La società può richiedere il certificato di carichi pendenti quale condizione sospensiva dell’assunzione.
Nota a Cass. (ord.) 14 agosto 2020, n. 17167
Fabrizio Girolami
Nell’ambito di una procedura preassuntiva finalizzata alle assunzioni a tempo indeterminato di lavoratori, la società Poste Italiane S.p.A. è legittimata a richiedere all’aspirante candidato la produzione del certificato dei carichi pendenti, anche laddove quest’ultimo non sia espressamente previsto dalla contrattazione collettiva di settore, in quanto il datore di lavoro deve poter valutare, nell’esercizio della sua attività di impresa costituzionalmente tutelata, l’idoneità del soggetto interessato all’assunzione a svolgere le mansioni oggetto del contratto di lavoro da sottoscrivere.
Lo ha stabilito la Corte di Cassazione, con l’ordinanza n. 17167 del 14 agosto 2020, con riferimento a una fattispecie di mancata assunzione da parte di Poste Italiane, con contratto di lavoro subordinato a tempo indeterminato, di un addetto al recapito della corrispondenza (già precedentemente occupato presso Poste con contratto a tempo determinato) per il quale Poste Italiane aveva richiesto – in conformità a un “format di dichiarazione individuazione posizione lavorativa di interesse” sottoscritto dal candidato – la presentazione del certificato dei carichi pendenti quale condizione sospensiva dell’assunzione.
Nel giudizio di merito, il lavoratore aveva richiesto al giudice la costituzione di un rapporto di lavoro a tempo indeterminato con Poste Italiane con mansioni di addetto al recapito della posta, pur senza avere consegnato il certificato dei carichi pendenti (dal quale, peraltro, risultavano due procedimenti penali per i reati di furto e minaccia).
Secondo la Corte di Appello di Bologna (sentenza n. 661/2015), ancorché il format di dichiarazione sottoscritto dal lavoratore contemplasse una condizione sospensiva dell’assunzione, subordinata alla presentazione della documentazione richiesta dalla contrattazione collettiva di settore, detta documentazione – nella quale era ricompreso il certificato dei carichi pendenti – non corrispondeva a quella tassativamente elencata dall’art. 19 c.c.n.l. richiamato dal medesimo format.
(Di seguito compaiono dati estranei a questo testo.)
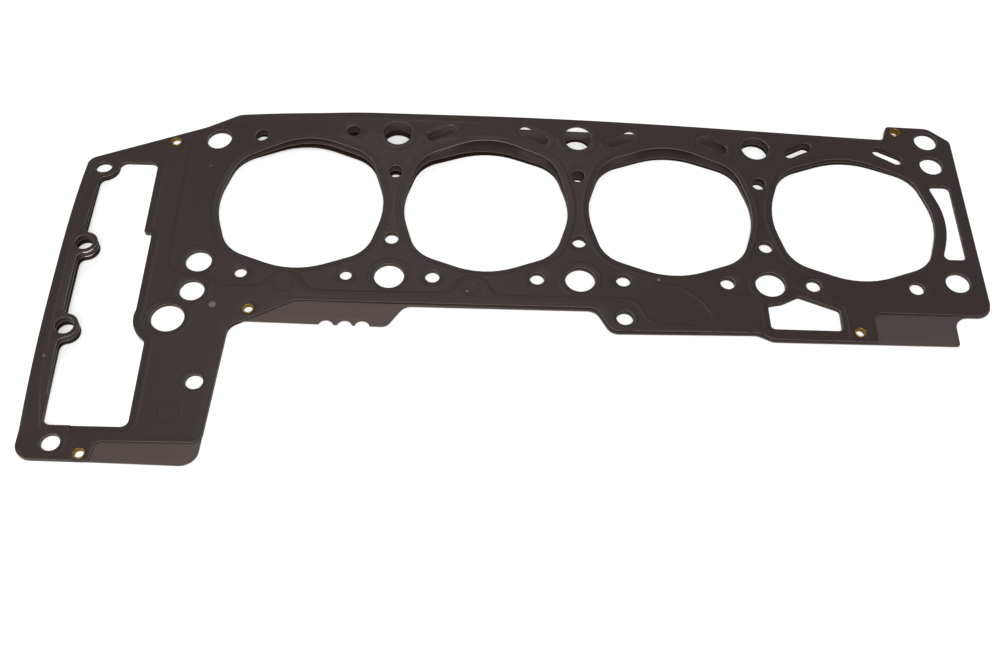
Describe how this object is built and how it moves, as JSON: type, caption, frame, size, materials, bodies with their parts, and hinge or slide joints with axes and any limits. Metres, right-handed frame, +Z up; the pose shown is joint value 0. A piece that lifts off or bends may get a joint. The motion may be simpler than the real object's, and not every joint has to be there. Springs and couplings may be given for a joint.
{
  "type": "cylinder head gasket",
  "caption": "Multi-layer steel head gasket with rounded bore openings, embossed beads, coolant slots, brass eyelets and a window for the timing chain",
  "frame": {"origin": "middle of the row of bores on the underside of the bottom sheet", "axes": "+X along the bore row away from the chain window, +Y to the long plain edge, +Z up to the cylinder head"},
  "size_m": [0.507, 0.2403, 0.0138],
  "materials": {
    "coated_facing_steel": "satin, thin dark elastomer coat on spring steel",
    "spacer_steel": "dull, rolled",
    "eyelet_brass": "satin"
  },
  "bodies": {
    "root": {"top_layer": "coated_facing_steel", "middle_layer": "spacer_steel", "bottom_layer": "coated_facing_steel", "eyelet_near_left": "eyelet_brass", "eyelet_near_middle": "eyelet_brass", "eyelet_near_right": "eyelet_brass", "eyelet_far_right": "eyelet_brass", "eyelet_far_left": "eyelet_brass"}
  },
  "joints": []
}
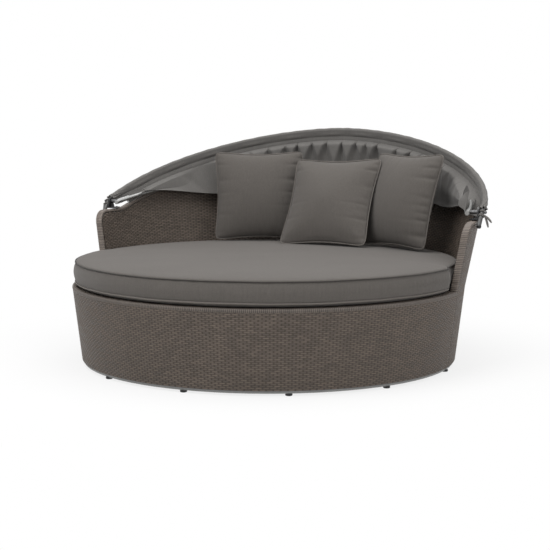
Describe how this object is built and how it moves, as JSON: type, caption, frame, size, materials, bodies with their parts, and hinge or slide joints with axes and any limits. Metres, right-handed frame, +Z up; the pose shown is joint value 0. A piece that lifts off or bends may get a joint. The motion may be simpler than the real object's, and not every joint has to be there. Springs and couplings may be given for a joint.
{
  "type": "outdoor daybed with folding canopy",
  "caption": "Round woven outdoor daybed: a thick round seat cushion, scatter cushions against a rising woven back, and a hooped canopy folded behind it.",
  "frame": {"origin": "on the floor, at the centre of the round base, under the centre leg's foot", "axes": "+X to the sitter's left, +Y to the back, +Z up"},
  "size_m": [1.9638, 1.9418, 1.0625],
  "materials": {
    "woven_resin": "flat brown-grey resin strands in a close weave",
    "wrapped_trim": "resin strands wrapped over the edges, a little lighter",
    "frame_grey": "grey powder coat",
    "hoop_metal": "satin",
    "black_metal": "satin black",
    "black_plastic": "moulded black",
    "zinc_steel": "zinc plated",
    "grey_fabric": "grey-taupe woven outdoor cloth"
  },
  "bodies": {
    "body": {"front_woven_skin": "woven_resin", "back_outer_skin": "woven_resin", "back_inner_skin": "woven_resin", "front_seat_deck": "woven_resin", "rear_seat_deck": "woven_resin", "front_rim_roll": "wrapped_trim", "back_wrapped_edge": "wrapped_trim", "front_bottom_rail": "frame_grey", "front_seat_rail": "frame_grey", "rear_bottom_rail": "frame_grey", "rear_seat_rail": "frame_grey", "front_joint_beam": "frame_grey", "rear_joint_beam": "frame_grey", "front_cross_bar": "frame_grey", "rear_cross_bar": "frame_grey", "back_frame_tube": "frame_grey", "centre_leg": "frame_grey", "rear_hoop": "frame_grey", "front_upright_1": "frame_grey", "front_upright_2": "frame_grey", "front_upright_3": "frame_grey", "front_upright_4": "frame_grey", "front_upright_5": "frame_grey", "rear_upright_1": "frame_grey", "rear_upright_2": "frame_grey", "rear_upright_3": "frame_grey", "front_glide_1": "black_plastic", "front_glide_2": "black_plastic", "front_glide_3": "black_plastic", "front_glide_4": "black_plastic", "front_glide_5": "black_plastic", "rear_glide_1": "black_plastic", "rear_glide_2": "black_plastic", "rear_glide_3": "black_plastic", "rear_glide_4": "black_plastic", "rear_glide_5": "black_plastic", "right_pivot_bracket": "black_metal", "left_pivot_bracket": "black_metal", "join_bolt_right": "zinc_steel", "join_bolt_left": "zinc_steel", "right_spacer": "zinc_steel", "left_spacer": "zinc_steel", "seat_cushion": "grey_fabric", "left_scatter_cushion": "grey_fabric", "middle_scatter_cushion": "grey_fabric", "right_scatter_cushion": "grey_fabric", "canopy_rear_panel": "grey_fabric"},
    "middle_hoop": {"middle_hoop": "hoop_metal", "canopy_middle_sleeve": "grey_fabric", "canopy_front_panel": "grey_fabric", "right_pivot_bolt": "zinc_steel", "left_pivot_bolt": "zinc_steel", "right_cap_nut": "zinc_steel", "left_cap_nut": "zinc_steel"},
    "front_hoop": {"front_hoop": "hoop_metal", "canopy_front_sleeve": "grey_fabric", "right_hoop_cap": "black_plastic", "left_hoop_cap": "black_plastic", "right_canopy_tie": "grey_fabric", "left_canopy_tie": "grey_fabric"}
  },
  "joints": [
    {"name": "middle_hoop_hinge", "type": "hinge", "parent": "body", "child": "middle_hoop", "pos_m": [0, 0.17, 0.7], "axis": [1, 0, 0], "range_deg": [0, 58], "deforming": ["canopy_front_panel", "canopy_rear_panel"]},
    {"name": "front_hoop_hinge", "type": "hinge", "parent": "middle_hoop", "child": "front_hoop", "pos_m": [0, 0.17, 0.7], "axis": [1, 0, 0], "range_deg": [0, 32], "deforming": ["canopy_front_panel"]}
  ],
  "couplings": [
    {"joint": "front_hoop_hinge", "follows": "middle_hoop_hinge", "ratio": 0.5517}
  ]
}
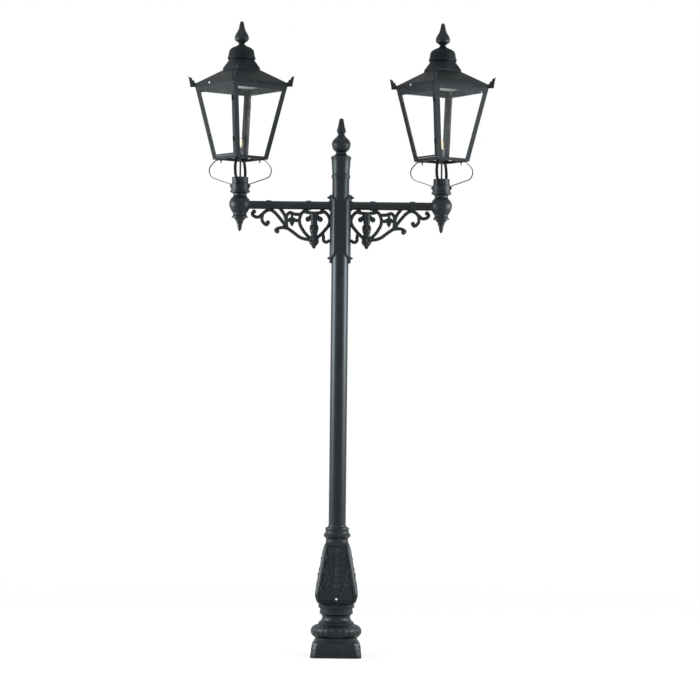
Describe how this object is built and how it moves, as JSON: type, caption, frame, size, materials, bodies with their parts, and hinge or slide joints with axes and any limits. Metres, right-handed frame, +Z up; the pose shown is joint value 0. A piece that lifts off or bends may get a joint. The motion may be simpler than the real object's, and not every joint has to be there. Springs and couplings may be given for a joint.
{
  "type": "double head lamp post",
  "caption": "Tall black Victorian-style street lamp post with a moulded base, two scrolled arms and two square tapered glass lanterns.",
  "frame": {"origin": "centre of the base's underside", "axes": "+X along the two arms, -Y is the front with the access door, +Z up"},
  "size_m": [1.9425, 0.6742, 3.9999],
  "materials": {
    "black_paint": "semi-gloss",
    "clear_glass": "clear",
    "white_enamel": "satin",
    "brass": "satin",
    "plated_steel": "satin",
    "bright_steel": "polished",
    "dark_plastic": "matte"
  },
  "bodies": {
    "post": {"access_door_pins": "plated_steel", "arm_clips": "black_paint", "base_bowl": "black_paint", "base_plinth": "black_paint", "bulb_caps": "brass", "bulbs": "clear_glass", "column_finial": "black_paint", "column_head": "black_paint", "column_tube": "black_paint", "conduit_pipes": "black_paint", "corner_drop_bolts": "black_paint", "door_hinge_pins": "plated_steel", "drop_finials": "black_paint", "fuse_unit": "dark_plastic", "lampholders": "dark_plastic", "left_arm": "black_paint", "left_bracket": "black_paint", "left_corner_posts": "black_paint", "left_fixed_glass": "clear_glass", "left_foot_rail": "black_paint", "left_head_rail": "black_paint", "left_saddle": "black_paint", "left_socket": "black_paint", "left_straps": "black_paint", "pedestal": "black_paint", "pedestal_collar": "black_paint", "right_arm": "black_paint", "right_bracket": "black_paint", "right_corner_posts": "black_paint", "right_fixed_glass": "clear_glass", "right_foot_rail": "black_paint", "right_head_rail": "black_paint", "right_saddle": "black_paint", "right_socket": "black_paint", "right_straps": "black_paint", "roof_hinge_pins": "plated_steel", "saddle_bolts": "black_paint", "strap_screws": "black_paint"},
    "access_door": {"access_door": "black_paint"},
    "access_door_lock": {"access_door_lock": "bright_steel"},
    "left_door": {"left_door_frame": "black_paint", "left_door_glass": "clear_glass"},
    "left_catch": {"left_door_catch": "black_paint"},
    "left_roof": {"left_roof": "black_paint", "left_roof_lining": "white_enamel", "left_roof_skirt": "black_paint", "left_vent_cap": "black_paint", "left_roof_spire": "black_paint", "left_roof_ears": "black_paint", "left_roof_knob": "bright_steel"},
    "right_door": {"right_door_frame": "black_paint", "right_door_glass": "clear_glass"},
    "right_catch": {"right_door_catch": "black_paint"},
    "right_roof": {"right_roof": "black_paint", "right_roof_lining": "white_enamel", "right_roof_skirt": "black_paint", "right_vent_cap": "black_paint", "right_roof_spire": "black_paint", "right_roof_ears": "black_paint", "right_roof_knob": "bright_steel"}
  },
  "joints": [
    {"name": "access_door_hinge", "type": "hinge", "parent": "post", "child": "access_door", "pos_m": [-0.09919, -0.1336, 0.41789], "axis": [-0.163, -0.1687, -0.9721], "range_deg": [0, 110]},
    {"name": "access_door_lock_turn", "type": "hinge", "parent": "access_door", "child": "access_door_lock", "pos_m": [0, -0.125, 0.367], "axis": [0, 1, 0], "range_deg": [0, 90]},
    {"name": "left_door_hinge", "type": "hinge", "parent": "post", "child": "left_door", "pos_m": [-0.67247, -0.18935, 3.21919], "axis": [-0.0284, -0.2496, 0.9679], "range_deg": [0, 110]},
    {"name": "left_door_catch_turn", "type": "hinge", "parent": "left_door", "child": "left_catch", "pos_m": [-0.83439, 0.00659, 3.27], "axis": [-0.7698, -0.6123, -0.1805], "range_deg": [0, 90]},
    {"name": "left_roof_hinge", "type": "hinge", "parent": "post", "child": "left_roof", "pos_m": [-0.46891, 0.13291, 3.5855], "axis": [-0.6225, 0.7826, 0], "range_deg": [0, 95]},
    {"name": "right_door_hinge", "type": "hinge", "parent": "post", "child": "right_door", "pos_m": [0.58479, -0.1859, 3.21919], "axis": [-0.0479, -0.2466, 0.9679], "range_deg": [0, 110]},
    {"name": "right_door_catch_turn", "type": "hinge", "parent": "right_door", "child": "right_catch", "pos_m": [0.43874, 0.02214, 3.27], "axis": [-0.8154, -0.55, -0.1805], "range_deg": [0, 90]},
    {"name": "right_roof_hinge", "type": "hinge", "parent": "post", "child": "right_roof", "pos_m": [0.813, 0.11939, 3.5855], "axis": [-0.5592, 0.829, 0], "range_deg": [0, 95]}
  ]
}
La Corte territoriale ha, pertanto, ritenuto non conforme a correttezza e buona fede la pretesa della società di considerare quale elemento ostativo all’assunzione del lavoratore, un dato non contemplato dal c.c.n.l. e non comunicato all’ex dipendente al momento della conciliazione.
Nel giudizio per cassazione proposto da Poste Italiane, la Cassazione si è mostrata di diverso avviso e ha accolto le istanze della società. Secondo la Corte le previsioni contrattual-collettive del settore postale (art. 19 del c.c.n.l. per il personale dipendente di Poste Italiane S.p.A. dell’11 luglio 2007; accordi collettivi del 13 gennaio 2006 e del 10 luglio 2008) si interpretano nel senso che la società Poste Italiane non ha alcun obbligo di assunzione, bensì solo quello di attingere il personale da un’apposita graduatoria. Pertanto, è legittima la previsione per cui il processo selettivo di Poste preveda una verifica di idoneità professionale del candidato, mediante richiesta del certificato dei carichi pendenti, prodromica all’assunzione.
Il datore, nella sua libertà di iniziativa economica (tutelata dall’art. 41 Cost.), deve avere la possibilità di effettuare una libera valutazione sull’idoneità del candidato a ricoprire le mansioni oggetto del contratto, e tale spazio di verifica sulle attitudini del lavoratore non può essere limitato dalla mancanza di un’apposita previsione del contratto collettivo nazionale applicato in azienda. Pertanto, è legittima la previsione di Poste Italiane che ha subordinato l’assunzione alla presentazione di una serie di documenti tra i quali il certificato dei carichi pendenti, in quanto una tale richiesta documentale è pienamente coerente “con i generali principi di correttezza e buona fede che governano lo svolgimento anche della fase precontrattuale nella materia del lavoro”.
Tale richiesta di documenti non è contraria ai principi di correttezza e buona fede, che devono sussistere anche nella fase precontrattuale, in quanto, anche se non espressamente previsti dalla contrattazione collettiva di settore, siano comunque funzionali a una valutazione di idoneità del candidato rispetto alle mansioni da svolgere.
Alla luce del suesposto principio di diritto, la Cassazione ha accolto il ricorso della dipendente, cassato la sentenza impugnata e rinviato ad altra sezione della Corte di appello anche per la liquidazione delle spese del giudizio di legittimità.